Ac­cord­ing to Grazia, when a fam­ily opens the door to their house, im­mi­grants are able to take a shower or sit down on the sofa. “They call at the door with caution but within a short time they begin to feel at home. We share every­thing. There was even a mo­ment when I re­alised that the mem­bers of my fam­ily had in­creased”. When the in­hab­i­tants of Lampe­dusa are asked whether they are tired of this dis­tress­ing sit­u­a­tion, their an­swer is unan­i­mous: “we are not fed up, but we feel their pain”. “This is al­ways how the cit­i­zens have ex­pressed them­selves about this dif­fi­cult sit­u­a­tion; they have never been against im­mi­grants, but rather against the gov­ern­ment. They feel aban­doned”, con­firms Della Longa. 

eu­rope and the cus­tom of the sea 

Through a labyrinth of bureaucratic processes, the Italian government takes charge of tackling the issue of immigration, organising strategies and creating long-term projects - co-founded by the European Union – as Prae­si­dium: an initiative set up to improve shelter on the island.  These projects are the only medium that Lampedusa has to tackle these migratory flows. However, before any organisation manages to act on this; well before economic aid comes to the island, the people of Lampedusa, having always respected their old ‘Custom of the Sea’, are already there offering their immediate help. 
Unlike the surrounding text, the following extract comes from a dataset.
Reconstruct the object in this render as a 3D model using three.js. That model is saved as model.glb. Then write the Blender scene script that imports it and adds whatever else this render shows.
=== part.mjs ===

In what could be characterised as a turning point in the history of Europe, an inevitable question arises: if the man on the street in Lampedusa can – with scant resources – demonstrate this unprecedented respect for human life and human rights, why does the EU not react to effectively save lives? It is likely that European institutions and national governments have to learn the lesson of this paradigmatic expression of solidarity, looking more closely at European borders and refocussing their approach with respect to immigration.

“Our children play football with theirs in the square. We meet in bars and offer them a cappuccino, although they never ask for anything. You have to look into their eyes to understand them”, concludes Antonella as she closes the door.